Sarkozy n’a peur de rien. En récupérant la pensée d’Edgar Morin, il prend le contre-pied de ce qu’il disait l’an dernier sur Mai 68. Mais quelle importance ? Paroles, paroles.
Janvier 2008, Simone de Beauvoir aurait eu cent ans. Pour célébrer ce centenaire, le Nouvel Observateur nous offre une couverture où la grande prêtresse du «Deuxième sexe» nous montre son cul. Charnu certes, mais beau et vrai. Pas faux-cul comme le magazine en question. Un magazine qui, en novembre 1964, lança son premier numéro avec, en couverture, une photo de Sartre. Pas son cul, sa tête. A l’époque, l’émission de télévision la plus populaire était La tête et les jambes de Pierre Bellemarre.
Sans hésiter, le Nouvel Obs avait choisi la tête. Pour afficher une ambition: agiter des idées, remuer les méninges, fouetter les neurones. Aujourd’hui, le programme étalé avec les fesses de la dame est en accord avec l’air du temps: faire fonctionner le tiroir-caisse. TVA incluse.
Janvier 2008, Nicolas Sarkozy, en panne de tiroir-caisse, mobilise une grosse tête pour tenter de remonter la pente des sondages. Le petit Nicolas veut donner une politique de civilisation à la France, à l’Europe, au monde, voire, pourquoi pas, à l’espace interstellaire. Sur qui se rabat-il ce bateleur? Sur Edgar Morin, sociologue et philosophe.
Le choix est judicieux: cela fait plus de soixante ans que Morin pense, écrit sur la pensée, décrit sa grande idée, la pensée complexe. Ses livres se comptent par dizaines. Il y a dix ans, il donnait même «Pour une politique de civilisation» (éditions Arléa, Paris, 1997, 250 p.). Apparemment, dans un moment d’égarement, l’ancien maire de Neuilly en a été illuminé.
Morin, comme Sartre, comme Beauvoir et quelques autres, figure parmi les grands maîtres à penser de la génération 68. Or l’on se souvient que Mai 68 n’est pas à proprement parler la période de l’histoire que préfère le président français. En avril de l’an dernier, à quelques jours de l’élection présidentielle, il eut même des mots inoubliables à ce sujet lors d’un grand meeting à Bercy. Voici ce qu’entendit Libération (30.04.07) :
«Les héritiers de Mai 68 avaient imposé l’idée que tout se valait, qu’il n’y avait donc désormais aucune différence entre le bien et le mal, aucune différence entre le vrai et le faux, entre le beau et le laid.

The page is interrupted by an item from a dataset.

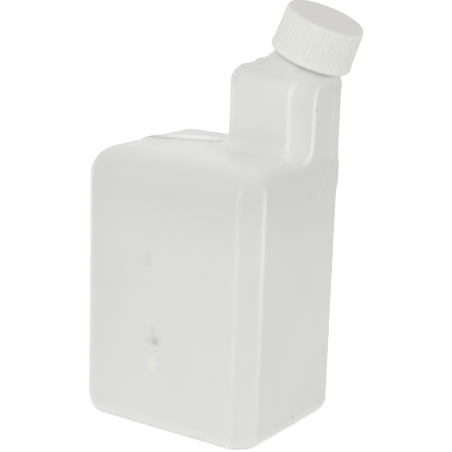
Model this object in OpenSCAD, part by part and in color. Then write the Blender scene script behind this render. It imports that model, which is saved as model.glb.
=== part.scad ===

Ils avaient cherché à faire croire que l’élève valait le maître […], que la victime comptait moins que le délinquant.»
«Il n’y avait plus de valeurs, plus de hiérarchie […]. Dans cette élection, il s’agit de savoir si l’héritage de Mai 68 doit être perpétué, ou s’il doit être liquidé une bonne fois pour toutes».
Comme chacun peut le constater, Nicolas Sarkozy, une fois l’élection gagnée, a choisi: l’héritage de Mai 68 doit être perpétué. Du moins dans la manière où il le comprend, en mélangeant le vrai et le faux, le bien et le mal, et beau et le laid, la droite et la gauche. En se réjouissant d’une société qui mélange le cul de Simone et la tronche de Morin.
Que ceux qui ont envie d’y voir un peu plus clair se rassurent: nous allons sous peu, à l’occasion du quarantième anniversaire de ces événements inoubliables, assister à la déferlante des études, histoires et autres témoignages qui vont envahir l’étal des librairies et les écrans de tous formats. Certains ont déjà commencé, comme Raphaël Sorin, soixante-huitard devenu un ponte de l’édition. Ce n’est qu’une mise en bouche, mai est encore loin.
Même la Suisse a eu ses soixante-huitards. La TSR nous montrera des témoignages. Le Musée historique de Lausanne monte une exposition avec d’authentiques documents pour Pâques. Des livres sont annoncés ici et là.
Le seul inconvénient de ces commémorations qui ont par ailleurs l’avantage de faire marcher le commerce sans un coût écologique trop élevé est que, historiquement, elles ne valent pas pipette.
Les témoignages d’anciens combattants donnent un éclairage limité, subjectif, égocentrique. Les événements sont encore trop proches pour que l’on puisse prendre le recul nécessaire. La documentation trop fraîche et foisonnante pour permettre des synthèses. L’Histoire demande de la distance et de la sédimentation.
Ce qui n’empêche pas de hasarder des hypothèses. Comme E. J. Hobsbawm, le grand historien britannique, qui considère Mai 1968 comme une révolution culturelle, en précisant que le tournant avait été pris en 1965 quand, pour la première fois, les industries textiles avaient produit plus de pantalons que de jupes pour les femmes.